4680;2;1;48.3s;147s;Texinfo::Parser::_parse_texi (recurses: max depth
1, inclusive time 1.48s)

302718;23;2;36.9s;334s;Texinfo::Convert::Plaintext::_convert
(recurses: max depth 16, inclusive time 1442s)

37432;5;1;29.9s;57.8s;Texinfo::Parser::_deep_copy

438510;3;1;27.5s;29.6s;Texinfo::Convert::Paragraph::_add_next

37432;1;1;25.7s;27.3s;Data::Dumper::Dumpxs (xsub)

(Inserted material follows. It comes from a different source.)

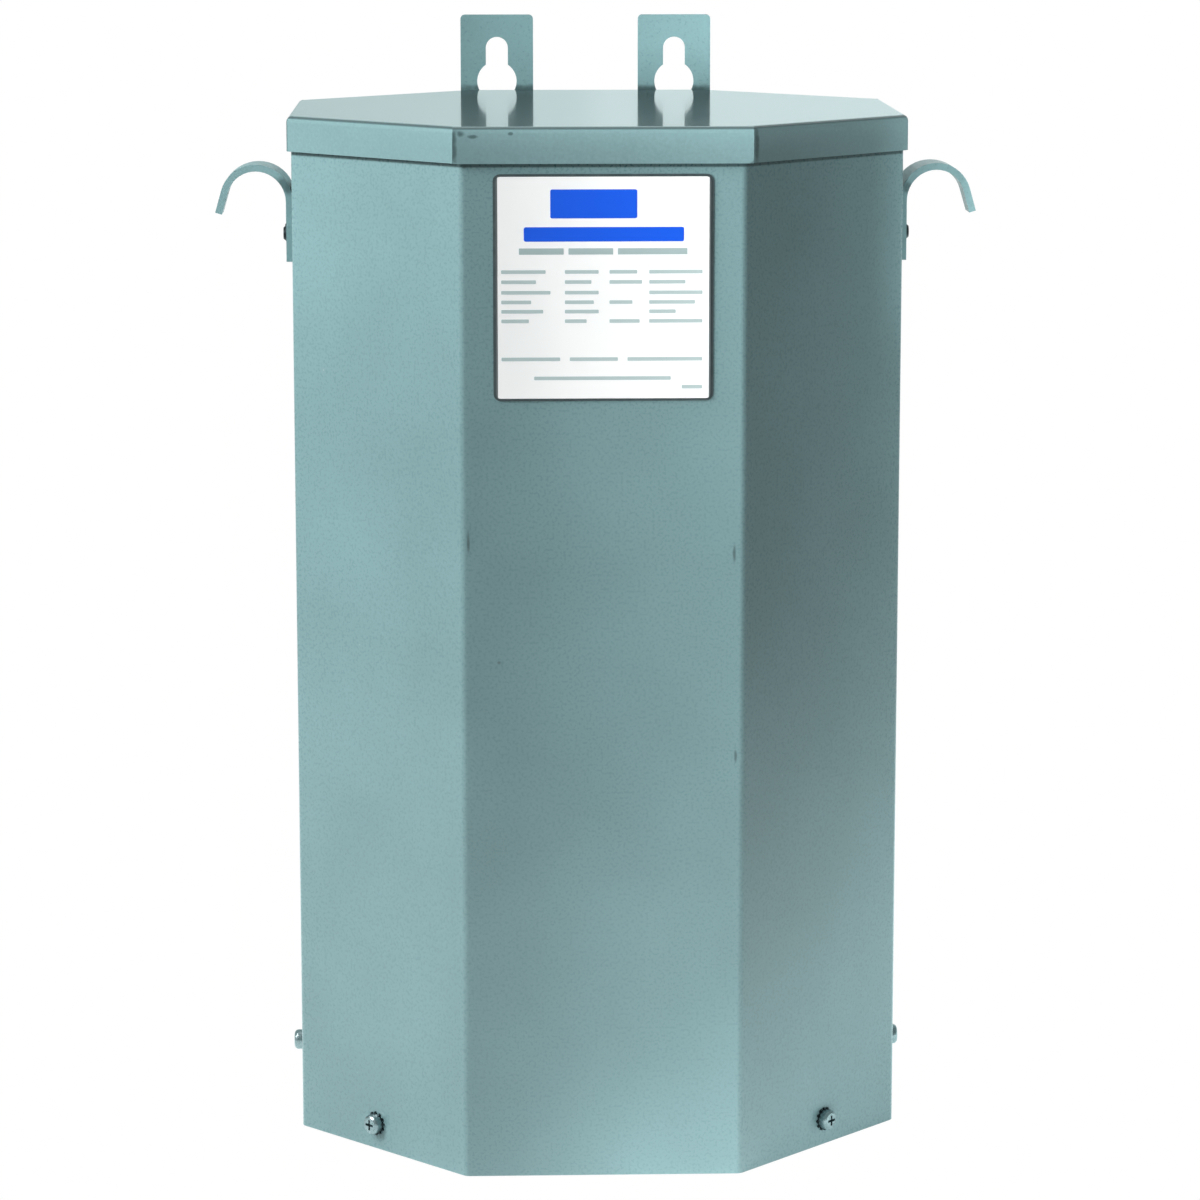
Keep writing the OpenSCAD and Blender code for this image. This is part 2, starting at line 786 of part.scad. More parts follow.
module bolt_holes()
    at_core_bolts()
        translate([0, stack_d, 0])
            rotate([90, 0, 0]) rod(core_bolt_d + 2 * core_bolt_clear, 2 * stack_d);

module e_laminations()
    color(lamination_steel)
    difference() {
        block([-core_w / 2, core_w / 2], [-stack_d / 2, stack_d / 2],
            [core_z, core_z + core_h - yoke_h]);
        for (side = [-1, 1])
            translate([side * (tongue_w + window_w) / 2, 0, 0])
                block([-window_w / 2, window_w / 2], [-stack_d, stack_d],
                    [core_z + yoke_h, core_z + core_h]);
        bolt_holes();
    }

module i_laminations()
    color(lamination_steel)
    difference() {
        block([-core_w / 2, core_w / 2], [-stack_d / 2, stack_d / 2],
            [core_z + core_h - yoke_h, core_z + core_h]);
        bolt_holes();
    }

// One clamp angle at the front face of a yoke, its outer leg at the foot
module clamp_angle(grow) {
    end_x = core_w / 2 - clamp_short + grow;
    translate([0, -stack_d / 2, 0]) {
        block([-end_x, end_x], [-clamp_t - grow, 0], [-grow, yoke_h + grow]);
        block([-end_x, end_x], [-clamp_t - clamp_leg - grow, 0], [-grow, clamp_t + grow]);
    }
}

module at_clamps()
    for (turn = [0, 180])
        rotate([0, 0, turn]) {
            translate([0, 0, core_z]) children();
            translate([0, 0, core_z + core_h]) mirror([0, 0, 1]) children();
        }

module core_clamps()
    color(lamination_steel)
    difference() {
        at_clamps() clamp_angle(0);
        bolt_holes();
    }

module core_bolts()
    color(zinc) at_core_bolts() core_bolt(0);

module core_nuts()
    color(zinc)
    difference() {
        at_core_bolts() core_nut(0);
        at_core_bolts() translate([0, stack_d, 0]) rotate([90, 0, 0]) rod(core_bolt_d, stack_d);
    }

// Coil layers: each is a rounded rectangular tube round the centre leg,
// measured by its distance from that leg
coil_z = core_z + yoke_h + coil_gap;
coil_h = window_h - 2 * coil_gap;
primary_in = coil_gap + former_t + layer_gap;
shield_in = primary_in + primary_t + layer_gap;
secondary_in = shield_in + shield_t + layer_gap;
wrap_in = secondary_in + secondary_t + layer_gap;
coil_out = wrap_in + wrap_t;
winding_z = coil_z + former_t + layer_gap;
winding_h = coil_h - 2 * (former_t + layer_gap);

module coil_shape(distance, h)
    linear_extrude(h)
        polygon(rounded(rectangle(tongue_w + 2 * distance, stack_d + 2 * distance), distance));

module coil_layer(inner, thickness, z, h)
    translate([0, 0, z])
        difference() {
            coil_shape(inner + thickness, h);
            translate([0, 0, -over]) coil_shape(inner, h + 2 * over);
        }

module coil_former()
    color(paper_tan) {
        coil_layer(coil_gap, former_t, coil_z, coil_h);
        coil_layer(coil_gap, coil_out - coil_gap, coil_z, former_t);
        coil_layer(coil_gap, coil_out - coil_gap, coil_z + coil_h - former_t, former_t);
    }

module primary_winding()
    color(copper) coil_layer(primary_in, primary_t, winding_z, winding_h);

module shield_foil()
    color(foil_copper) coil_layer(shield_in, shield_t, winding_z, winding_h);

module secondary_winding()
    color(copper) coil_layer(secondary_in, secondary_t, winding_z, winding_h);

module outer_insulation()
    color(paper_tan) coil_layer(wrap_in, wrap_t, winding_z, winding_h);

// Four studs in each row; the front row serves the primary side
stud_numbers = [-1.5, -0.5, 0.5, 1.5];
stud_row_y = bolt_y + clamp_leg + lead_clear + lead_d / 2;
stud_top_z = potting_z + stud_anchor;
board_z = compartment_h - board_t;
board_w = 2 * (half_w + half_d - rear_corner - stud_row_y - board_d / 2 - board_side_room);
stud_pitch = (board_w - 2 * board_end) / (len(stud_numbers) - 1);

module at_studs(row)
    for (n = stud_numbers)
        translate([n * stud_pitch, row * stud_row_y, 0]) children();

module leads(row, grow)
    at_studs(row)
        translate([0, 0, stud_top_z]) rod(lead_d + 2 * grow, coil_z - stud_top_z);

module primary_leads() color(lead_black) leads(-1, 0);
module secondary_leads() color(lead_black) leads(1, 0);

module terminal_board(row)
    color(board_brown)
    difference() {
        translate([0, row * stud_row_y, board_z])
            linear_extrude(board_t)
                polygon(rounded(rectangle(board_w, board_d), board_corner_r));
        at_studs(row)
            translate([0, 0, board_z - over]) rod(stud_d + 2 * pour_gap, board_t + 2 * over);
    }

module primary_terminal_board() terminal_board(-1);
module secondary_terminal_board() terminal_board(1);

module terminal_studs()
    color(brass)
    for (row = [-1, 1])
        at_studs(row)
            translate([0, 0, board_z - stud_drop]) rod(stud_d, stud_top_z - board_z + stud_drop);

// Two nuts and two washers under the board on each stud
module stud_ring(z, h, d, sides)
    for (row = [-1, 1])
        at_studs(row)
            translate([0, 0, z])
                difference() {
                    cylinder(d = d, h = h, $fn = sides);
                    translate([0, 0, -over]) rod(stud_d, h + 2 * over);
                }

first_nut_z = board_z - stud_washer_t - stud_nut_h;
second_nut_z = first_nut_z - stud_washer_t - stud_nut_h;

module stud_nuts()
    color(brass)
    for (z = [first_nut_z, second_nut_z])
        stud_ring(z, stud_nut_h, stud_nut_af / cos(180 / hex_sides), hex_sides);

module stud_washers()
    color(brass)
    for (z = [board_z - stud_washer_t, first_nut_z - stud_washer_t])
        stud_ring(z, stud_washer_t, stud_washer_d, circle_sides);

module potting_compound()
    color(compound)
    difference() {
        inner_prism(potting_z, pad_z - potting_z);
        block([-core_w / 2 - pour_gap, core_w / 2 + pour_gap],
            [-stack_d / 2 - pour_gap, stack_d / 2 + pour_gap],
            [core_z - pour_gap, core_z + core_h + pour_gap]);
        translate([0, 0, coil_z - pour_gap]) coil_shape(coil_out + pour_gap, coil_h + 2 * pour_gap);
        at_clamps() clamp_angle(pour_gap);
        at_core_bolts() {
            core_bolt(pour_gap);
            core_nut(pour_gap);
        }
        stud_room(potting_z - over, stud_anchor + over + pour_gap);
        for (row = [-1, 1]) leads(row, pour_gap);
    }

// Earth lug on the inside of the rear wall, with its foot above the barrel
lug_screw_up = lug_h - lug_w / 2;
lug_wall_y = half_d - sheet_t;
lug_bore_in = (lug_d - lug_foot_t) / 2;

module earth_lug()
    color(aluminium)
    difference() {
        union() {
            block([-lug_w / 2, lug_w / 2], [lug_wall_y - lug_foot_t, lug_wall_y],
                [lug_z, lug_z + lug_h]);
            block([-lug_w / 2, lug_w / 2], [lug_wall_y - lug_d, lug_wall_y],
                [lug_z, lug_z + lug_h - lug_w]);
        }
        translate([0, lug_wall_y - lug_d + lug_bore_in, lug_z - over])
            rod(lug_bore_d, lug_h - lug_w + 2 * over);
        translate([0, lug_wall_y - lug_d - over, lug_z + (lug_h - lug_w) / 2])
            rotate([-90, 0, 0]) rod(lug_screw_d, lug_bore_in + over);
        translate([0, lug_wall_y - lug_d - over, lug_z + lug_screw_up])
            rotate([-90, 0, 0]) rod(lug_screw_d + cover_gap, lug_d + 2 * over);
    }

module earth_screws()
    color(zinc) {
        translate([0, half_d, lug_z + lug_screw_up])
            rotate([90, 0, 0]) rod(lug_screw_d, sheet_t + lug_foot_t);
        translate([0, lug_wall_y - lug_foot_t, lug_z + lug_screw_up])
            rotate([90, 0, 0]) rod(lug_head_d, lug_head_h);
        translate([0, lug_wall_y - lug_d - lug_head_h, lug_z + (lug_h - lug_w) / 2])
            rotate([-90, 0, 0]) rod(lug_screw_d, lug_head_h + lug_bore_in - lug_bore_d / 2);
    }

front_shell();
rear_shell();
lid();
bottom_cover();
knockout_slugs();
cover_screws();
screw_washers();
cover_nuts();
left_mounting_strap();
right_mounting_strap();
left_lifting_hook();
right_lifting_hook();
hook_rivets();
nameplate_backing();
nameplate();
top_pad();
potting_compound();
barrier_board();
e_laminations();
i_laminations();
core_clamps();
core_bolts();
core_nuts();
coil_former();
primary_winding();
shield_foil();
secondary_winding();
outer_insulation();
primary_leads();
secondary_leads();
primary_terminal_board();
secondary_terminal_board();
terminal_studs();
stud_nuts();
stud_washers();
earth_lug();
earth_screws();
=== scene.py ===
"""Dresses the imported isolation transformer: finishes, printed plate, weld beads and studio."""
import math

import bpy
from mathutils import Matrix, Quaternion, Vector


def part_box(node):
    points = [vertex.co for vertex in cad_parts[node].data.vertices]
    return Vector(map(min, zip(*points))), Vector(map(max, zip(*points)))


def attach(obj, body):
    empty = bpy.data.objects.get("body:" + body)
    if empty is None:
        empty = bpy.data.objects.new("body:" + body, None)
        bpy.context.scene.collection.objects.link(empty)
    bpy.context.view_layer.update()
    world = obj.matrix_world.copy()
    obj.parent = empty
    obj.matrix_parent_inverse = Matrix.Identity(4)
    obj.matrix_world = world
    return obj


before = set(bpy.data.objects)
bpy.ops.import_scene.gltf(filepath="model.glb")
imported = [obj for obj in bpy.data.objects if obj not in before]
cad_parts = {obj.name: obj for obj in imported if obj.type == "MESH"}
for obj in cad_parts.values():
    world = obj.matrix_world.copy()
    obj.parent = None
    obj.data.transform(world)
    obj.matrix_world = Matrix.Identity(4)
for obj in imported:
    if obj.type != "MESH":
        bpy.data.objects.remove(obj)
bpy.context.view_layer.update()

bl_info = {
    "name": "Isolation transformer",
    "version": (1, 0, 0),
    "blender": (4, 5, 0),
    "location": "3D View > Sidebar > Transformer",
    "description": "Finishes, printed plate, weld beads and studio of a wall-hung isolation transformer",
    "category": "Object",
}

MM = 0.001

# Settings that many shader nodes share
COLOURS = {"data_type": "RGBA"}
SMOOTH = {"interpolation_type": "SMOOTHSTEP"}


def linear(code):
    """A hex sRGB colour as the linear red, green, blue and alpha that Blender's sockets hold."""
    parts = [int(code[i:i + 2], 16) / 255 for i in (0, 2, 4)]
    return [c / 12.92 if c <= 0.04045 else ((c + 0.055) / 1.055) ** 2.4 for c in parts] + [1.0]


def colour(name, description, code):
    """A colour property that starts from a hex sRGB colour."""
    return bpy.props.FloatVectorProperty(
        name=name, description=description, default=linear(code)[:3], subtype="COLOR", size=3, min=0, max=1
    )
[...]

280448;3;1;19.6s;27.9s;Texinfo::Parser::_merge_text

394106;3;1;16.7s;16.7s;Texinfo::Convert::Paragraph::_add_pending_word

19891;10;2;11.7s;14.8s;Texinfo::Convert::Unicode::string_width

263915;1;1;11.0s;22.4s;Encode::encode

2765110;7;1;10.9s;10.9s;Texinfo::Convert::Paragraph::CORE:subst (opcode)

211376;26;1;10.5s;45.5s;Texinfo::Convert::Plaintext::_count_added

202838;2;1;9.85s;13.0s;Texinfo::Convert::Unicode::unicode_text

140272;1;1;6.14s;19.1s;Texinfo::Convert::Plaintext::_process_text

320630;8;1;6.04s;6.04s;Texinfo::Parser::_abort_empty_line

First number is the number of calls of the function, the first length
of time given is time spent in the function excluding other functions
called, and the second length of time includes time in other
functions.

The parser we know about already; I think Patrice had a look at this
before and couldn't see any obvious speed-ups.

I note a significant amount of time is spent in _deep_copy, which
takes a dump of a data structure and then reads it back in again with
"eval". Patrice, do you think it is worth investigating other ways of
duplicating a data structure? I saw a page at
http://stackoverflow.com/questions/388187/whats-the-best-way-to-make-a-deep-copy-of-a-data-structure-in-perl
that suggested using the "Clone" module instead.

The other surprise is how long it seems to take just refilling
paragraphs, in add_text in Paragraph.pm (28% of the total run time).
The detailed profiling information shows that Perl spends a lot of
time just in regular expressions.

I did try a few tweaks (for example, using the anchor \G and the "gc"
flag for regexes instead of removing the leading text, or getting the
function arguments without shift, like is recommended at
http://makepp.sourceforge.net/2.0/perl_performance.html), but it made
no noticable difference. I thought changing the logic inside add_text
to avoid repeating a check for whitespace when we have just checked
for whitespace might make a difference, but it appeared not to make a
difference, or if there was one it was so minor it was swamped by
variations in the time it took to run the program.

The only thing that maybe made a small difference was commenting out
anything to do with "underlying text", which possibly isn't used for
anything apart from debugging output (I think this is used if the case
of the text was changed).

I figure the best chance to speed up the calls to add_text is to
rewrite Paragraph.pm in C. This would also avoid the overhead of Perl
function calls to add_next for each word or gap between words. It
looks simple enough that the logic won't be that difficult. (Much
simpler than replacing Parser.pm, anyway.) We could get the screen
width of characters with the wcwidth function. I haven't made any
progress yet on rewriting the algorithm in C; I've spent some time
trying to figure out how to pass information between the main Perl
program in Plaintext.pm and an XS module.